From: Leizhen (ThunderTown)
Date: Sun Nov 06 2022 - 22:21:40 EST




On 2022/11/6 4:32, Paul E. McKenney wrote:
> On Sat, Nov 05, 2022 at 03:03:14PM +0800, Leizhen (ThunderTown) wrote:
>> On 2022/11/5 9:58, Elliott, Robert (Servers) wrote:
>
> [ . . . ]
>
>>>> +int rcu_cpu_stall_cputime __read_mostly =
>>>> IS_ENABLED(CONFIG_RCU_CPU_STALL_CPUTIME);
>>>
>>> As a config option and module parameter, adding some more
>>> instrumentation overhead might be worthwhile for other
>>> likely causes of rcu stalls.
>>>
>>> For example, if enabled, have these functions (if available
>>> on the architecture) maintain a per-CPU running count of
>>> their invocations, which also cause the CPU to be unavailable
>>> for rcu:
>>> - kernel_fpu_begin() calls - FPU/SIMD context preservation,
>>> which also calls preempt_disable()
>>> - preempt_disable() calls - scheduler context switches disabled
>>> - local_irq_save() calls - interrupts disabled
>>> - cond_resched() calls - lack of these is a problem
>>>
>>> For kernel_fpu_begin and preempt_disable, knowing if it is
>>> currently blocked for those reasons is probably the most
>>> helpful.
>>
>> These instructions is already in Documentation/RCU/stallwarn.rst
>
> Excellent point -- this document also needs to be updated with this
> new information.
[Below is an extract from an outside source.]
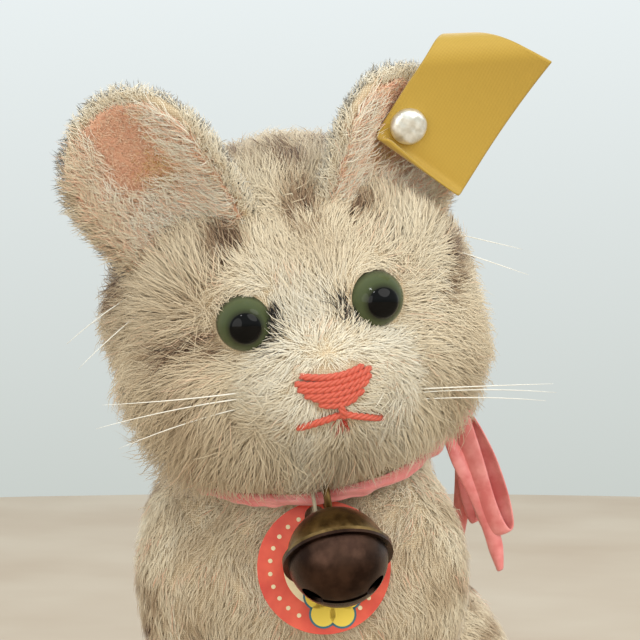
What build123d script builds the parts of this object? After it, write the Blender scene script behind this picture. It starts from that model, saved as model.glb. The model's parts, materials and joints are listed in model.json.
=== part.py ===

I have pulled in your four patches as noted in my
> previous email. They are on the -rcu tree's "dev" branch.

OK, thanks.

>
> Could you please send a patch containing an initial update to
> stallwarn.rst? The main thing I need is your perspective on how each
> field is used.

Okay, I'll add some descriptions to illustrate how to use this function
to identify each RCU stall cases.

>
> Thanx, Paul
> .
>

--
Regards,
Zhen Lei